L’arbre de la connaissance — symbole et révélation
Placée au cœur du jardin, près de l’arbre de vie², cette figure biblique concentre plusieurs dimensions théologiques :
- Le symbolisme moral — L’arbre incarne l’éveil de la conscience morale humaine, la capacité de discerner le bien du mal. En consommer le fruit, c’est franchir le seuil de l’innocence pour entrer dans un monde régi par des choix et leurs conséquences.
- L’épreuve de l’obéissance — L’interdiction divine, assortie de l’avertissement « le jour où tu en mangeras, tu mourras »³, se présente comme un test fondamental de confiance et de soumission à l’autorité divine.
- La Chute et ses répercussions — La désobéissance d’Adam et Ève, précipitée par la tentation du serpent, ouvre la porte au péché et à la mortalité, transformant radicalement l’expérience humaine.

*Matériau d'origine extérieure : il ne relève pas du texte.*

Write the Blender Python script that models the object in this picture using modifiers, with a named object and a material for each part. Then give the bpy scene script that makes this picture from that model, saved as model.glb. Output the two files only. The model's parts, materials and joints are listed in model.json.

La séquence narrative est précise : prise de conscience immédiate de leur nudité⁴, tentative de se dissimuler à Dieu, confrontation où s’expriment honte et accusations mutuelles, puis expulsion définitive du jardin⁵. Cette exclusion les prive à jamais de l’accès à l’arbre de vie, confirmant ainsi leur condition mortelle.
L’énigme de la dissimulation — lecture symbolique
Comment des êtres encore proches de leur perfection originelle peuvent-ils imaginer se cacher du regard de Celui qui les connaît parfaitement ? Cette naïveté apparente invite à dépasser une lecture strictement littérale.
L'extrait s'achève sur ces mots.